====== Provided material
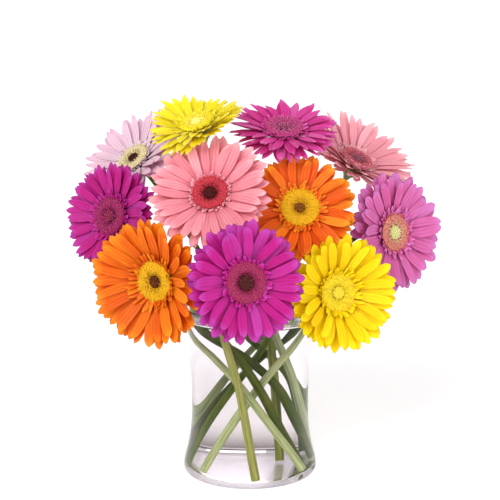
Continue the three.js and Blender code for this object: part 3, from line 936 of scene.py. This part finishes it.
def short_ray_material(name):
    """Between the colour of the florets that it stands by and the colour of the long petals."""
    root, body, tip, groove = (colour(c) for c in PETAL_LOOKS[name])
    middle = colour(FLORET_LOOKS[name][4])
    look = Look(f"short_ray_{name}")
    along, across, tone = (look.value(v) for v in ("along", "across", "tone"))
    place_on = look.vector(look.math("MULTIPLY", across, 3), along, look.math("MULTIPLY", tone, 31))
    fibres = look.noise(place_on, 3.0, 3)
    shade = look.ramp(along, (0.2, middle), (0.45, root), (0.75, body), (1, tip))
    shade = look.mix(look.map(fibres, 0.45, 0.75, 0, 0.4), shade, groove)
    shade = look.mix(look.map(look.math("FRACT", tone), 0.5, 0, 0, 0.5), shade, tip)
    look.set(Base_Color=shade, Roughness=0.55, Specular_IOR_Level=0.2)
    look.bump(fibres, 0.3, 0.0003)
    look.glow_through(shade, 0.25)
    return look.material


def floret_material(name):
    """Deep at the foot of each floret, bright at its lobes, and changing from the eye outward."""
    core, base, body, tip, rim = (colour(c) for c in FLORET_LOOKS[name])
    look = Look(f"disc_{name}")
    along, outness, tone = (look.value(v) for v in ("along", "across", "tone"))
    grain = look.noise(look.vector(look.math("MULTIPLY", tone, 50), along, outness), 4.0, 2)
    shade = look.ramp(along, (0, base), (0.55, body), (1, tip))
    shade = look.mix(look.map(tone, 0, 1, 0, 0.35), shade, body)
    shade = look.mix(look.map(outness, 0.45, 0.85, 0, 0.75), shade, rim)
    shade = look.mix(look.map(outness, 0.34, 0.1, 0, 0.85), shade, core)
    shade = look.mix(look.map(grain, 0.4, 0.7, 0, 0.4), shade, base)
    look.set(Base_Color=shade, Roughness=0.7, Specular_IOR_Level=0.15)
    look.bump(grain, 0.3, 0.0002)
    look.glow_through(shade, 0.15)
    return look.material


def eye_material(name):
    """Buds whose colour goes over into the innermost florets' toward the outside."""
    base, body, tip = (colour(c) for c in EYE_LOOKS[name])
    look = Look(f"eye_{name}")
    along, outness, tone = (look.value(v) for v in ("along", "across", "tone"))
    grain = look.noise(look.vector(look.math("MULTIPLY", tone, 50), along, 0.0), 5.0, 2)
    shade = look.ramp(along, (0, base), (0.6, body), (1, tip))
    shade = look.mix(look.map(tone, 0, 1, 0, 0.5), shade, base)
    loose = look.math("ADD", outness, look.map(tone, 0, 1, -0.25, 0.25))
    shade = look.mix(look.map(loose, 0.6, 1.1, 0, 0.8), shade, colour(FLORET_LOOKS[name][0]))
    look.set(Base_Color=shade, Roughness=look.map(grain, 0.3, 0.7, 0.6, 0.8), Specular_IOR_Level=0.12)
    look.bump(grain, 0.4, 0.0002)
    return look.material


def stem_material(name):
    """Green with long streaks and a painted highlight that makes the ribs paler, each stem with its own
    shade.
    """
    light, dark = (colour(c) for c in STEM_LOOKS[name])
    look = Look(f"stem_{name}")
    along, round_it = look.value("along"), look.value("across")
    streak_place = look.vector(look.math("MULTIPLY", round_it, 14), look.math("MULTIPLY", along, 5), 0.0)
    streaks = look.noise(streak_place, 1.6, 4)
    patches = look.noise(look.vector(round_it, look.math("MULTIPLY", along, 9), 3.0), 1.0, 2)
    ribs = look.math("COSINE", look.math("MULTIPLY", round_it, RIBS * TURN))
    shade = look.mix(look.map(streaks, 0.35, 0.68), dark, light)
    # Painted highlight: the ribs are lightened toward the pale colour
    shade = look.mix(look.map(ribs, 0.0, 1.0, 0, 0.3), shade, light)
    shade = look.mix(look.map(patches, 0.55, 0.8, 0, 0.35), shade, colour("8a7a3c"))
    look.set(Base_Color=shade, Roughness=look.map(streaks, 0.3, 0.7, 0.45, 0.65))
    look.set(Specular_IOR_Level=0.12)
    look.bump(streaks, 0.4, 0.0004)
    return look.material


def bract_material(name):
    """Green with long fibres, and going over to brown at the tip."""
    look = Look(f"bract_{name}")
    along, across, tone = (look.value(v) for v in ("along", "across", "tone"))
    fibre_place = look.vector(look.math("MULTIPLY", across, 4), along, look.math("MULTIPLY", tone, 20))
    fibres = look.noise(fibre_place, 2.5, 3)
    shade = look.ramp(along, (0, colour("4f7026")), (0.7, colour("6a8c34")), (1, colour("8a6a4a")))
    shade = look.mix(look.map(fibres, 0.4, 0.7, 0, 0.5), shade, colour("3a561c"))
    look.set(Base_Color=shade, Roughness=0.6, Specular_IOR_Level=0.25)
    look.bump(fibres, 0.4, 0.0003)
    look.glow_through(shade, 0.1)
    return look.material


def clear_material(name, tint, bending):
    """Clear body that bends what is seen through it, and lets the lamps' light on to what it holds.

    Where glass and water touch, hardly anything is mirrored. A painted shade darkens the heel of
    the wall toward the back and the lowest edge, and the underside is faintly frosted.
    """
    look = Look(name)
    spot = look.place_in("Object")
    waves = look.noise(spot, 18.0, 2)
    _, depth, height = look.split(spot)
    away = look.distance_out(spot)
    wet = look.value("along")
    shade = look.mix(look.map(height, *FOOT_HEIGHTS), FOOT_TINT, tint)
    # Painted shade along the lowest outer edge of the foot
    edge = look.math("MULTIPLY", look.map(height, *EDGE_HEIGHTS), look.map(away, *EDGE_DISTANCES))
    shade = look.mix(edge, shade, EDGE_PAINTED_SHADE)
    # Painted shade in the heel of the wet wall, deepest just over the inside floor and toward the back
    heel = look.math("MULTIPLY", look.map(height, *HEEL_HEIGHTS), look.map(height, *HEEL_END_HEIGHTS))
    heel = look.math("MULTIPLY", look.math("POWER", heel, 2), look.map(depth, *HEEL_DEPTHS))
    shade = look.mix(look.math("MULTIPLY", wet, heel), shade, HEEL_PAINTED_SHADE)
    under = look.math("MULTIPLY", look.map(height, *FROST_HEIGHTS), look.map(away, *FROST_DISTANCES))
    look.set(Base_Color=shade, Roughness=look.math("MULTIPLY", under, FROST), IOR=bending)
    look.set(Transmission_Weight=1.0, Specular_Tint=look.mix(wet, DRY_MIRROR, WET_MIRROR))
    look.bump(waves, 0.03, 0.0006)
    clear = look.tree.nodes.new("ShaderNodeBsdfTransparent")
    clear.inputs["Color"].default_value = LET_THROUGH
    path = look.tree.nodes.new("ShaderNodeLightPath")
    body = look.blend(path.outputs["Is Diffuse Ray"], look.shader.outputs[0], clear.outputs[0])
    body = look.blend(path.outputs["Is Shadow Ray"], body, clear.outputs[0])
    look.tree.links.new(body, look.output.inputs["Surface"])
    return look.material


def floor_material():
    """Pale and matt, and glowing more the further out it is, where the lamps hardly reach."""
    look = Look("floor")
    spot = look.place_in("Object")
    mottle = look.noise(spot, 3.0, 3)
    shade = look.ramp(mottle, (0.3, colour("f6f6f6")), (0.7, colour("fafafa")))
    look.set(Base_Color=shade, Roughness=0.9, Specular_IOR_Level=0.1)
    look.set(Emission_Color=(1, 1, 1, 1))
    look.set(Emission_Strength=look.map(look.distance_out(spot), NEAR, FAR, NEAR_GLOW, FAR_GLOW))
    return look.material


# Setting

CAMERA_DISTANCE = 1.5133
CAMERA_HEIGHT = 0.5628
CAMERA_PITCH = 12.7 * DEGREE
SENSOR = 36
FRAME_PIXELS = 500
FOCAL_PIXELS = 1600
GLASS_BOUNCES = 24

# The floor: its half width, its level, and how much it glows near the vase and far from it
FLOOR_HALF = 12.0
FLOOR_LEVEL = -0.0004
NEAR = 0.3
FAR = 3.0
NEAR_GLOW = 0.18
FAR_GLOW = 0.56

# The room's glow in front and overhead, against 1 behind, and each lamp's place, size and power
FRONT_GLOW = 0.75
OVERHEAD_GLOW = 0.4
LAMP_AIM = Vector((0, 0, 0.22))
LAMPS = {
    "key": ((-0.7, -1.4, 1.3), 1.1, 30),
    "fill": ((1.3, -0.9, 0.9), 1.2, 12),
    "back": ((0.3, 1.4, 1.4), 1.2, 6),
}


def make_camera():
    """The camera, standing straight in front of the bunch and looking a little down at it."""
    data = bpy.data.cameras.new("camera")
    data.sensor_width = SENSOR
    data.lens = SENSOR * FOCAL_PIXELS / FRAME_PIXELS
    camera = bpy.data.objects.new("camera", data)
    camera.location = (0, -CAMERA_DISTANCE, CAMERA_HEIGHT)
    camera.rotation_euler = (math.pi / 2 - CAMERA_PITCH, 0, 0)
    bpy.context.scene.collection.objects.link(camera)
    bpy.context.scene.camera = camera


def make_lamp(name, place_at, size, power):
    """A square lamp that is turned toward the bunch."""
    data = bpy.data.lights.new(name, "AREA")
    data.size = size
    data.energy = power
    lamp = bpy.data.objects.new(name, data)
    lamp.location = place_at
    lamp.rotation_euler = (LAMP_AIM - lamp.location).to_track_quat("-Z", "Y").to_euler()
    bpy.context.scene.collection.objects.link(lamp)


def make_room():
    """A white backdrop behind and to the sides, with the room dimmer in front and overhead."""
    world = bpy.data.worlds.new("studio")
    world.use_nodes = True
    room = Nodes(world.node_tree)
    backdrop = room.tree.nodes["Background"]
    _, behind, height = room.split(room.place_in("Generated"))
    around = room.map(behind, -0.5, 0.2, FRONT_GLOW, 1.0)
    glow = room.math("MULTIPLY", around, room.map(height, 0.4, 0.8, 1.0, OVERHEAD_GLOW))
    backdrop.inputs["Color"].default_value = (1, 1, 1, 1)
    room.feed(backdrop.inputs["Strength"], glow)
    bpy.context.scene.world = world


def make_setting():
    """The floor, the room, the lamps, and what it takes to see through glass and water."""
    mesh = bpy.data.meshes.new("floor")
    corners = [(-1, -1), (1, -1), (1, 1), (-1, 1)]
    points = [(x * FLOOR_HALF, y * FLOOR_HALF, FLOOR_LEVEL) for x, y in corners]
    mesh.from_pydata(points, [], [(0, 1, 2, 3)])
    floor = bpy.data.objects.new("floor", mesh)
    bpy.context.scene.collection.objects.link(floor)
    mesh.materials.append(floor_material())
    floor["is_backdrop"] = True
    make_room()
    for name, (place_at, size, power) in LAMPS.items():
        make_lamp(name, place_at, size, power)
    scene = bpy.context.scene
    scene.view_settings.view_transform = "Standard"
    scene.cycles.max_bounces = GLASS_BOUNCES
    scene.cycles.transmission_bounces = GLASS_BOUNCES
    scene.cycles.glossy_bounces = GLASS_BOUNCES
    scene.cycles.transparent_max_bounces = GLASS_BOUNCES


for bloom_name, bloom in BLOOMS.items():
    bloom_place = bloom_axes(bloom_name)
    make_rays(bloom_name, bloom, bloom_place)
    eye_radius = make_disc(bloom_name, bloom, bloom_place)
    make_eye(bloom_name, bloom, bloom_place, eye_radius)
    make_stem(bloom_name, bloom, bloom_place)
water_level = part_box("water")[1].z / MM
make_water(make_vase(water_level), water_level)
make_camera()
make_setting()

boxes = {"cad": CAD_BOX, "visual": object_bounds()}
{key: [list(corner) for corner in box] for key, box in boxes.items()}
============
**Aim of the exercise**
Return all the lines that contain the string "scene".

**Response**
Continue the three.js and Blender code for this object: part 3, from line 936 of scene.py. This part finishes it.
    bpy.context.scene.collection.objects.link(camera)
    bpy.context.scene.camera = camera
    bpy.context.scene.collection.objects.link(lamp)
    bpy.context.scene.world = world
    bpy.context.scene.collection.objects.link(floor)
    scene = bpy.context.scene
    scene.view_settings.view_transform = "Standard"
    scene.cycles.max_bounces = GLASS_BOUNCES
    scene.cycles.transmission_bounces = GLASS_BOUNCES
    scene.cycles.glossy_bounces = GLASS_BOUNCES
    scene.cycles.transparent_max_bounces = GLASS_BOUNCES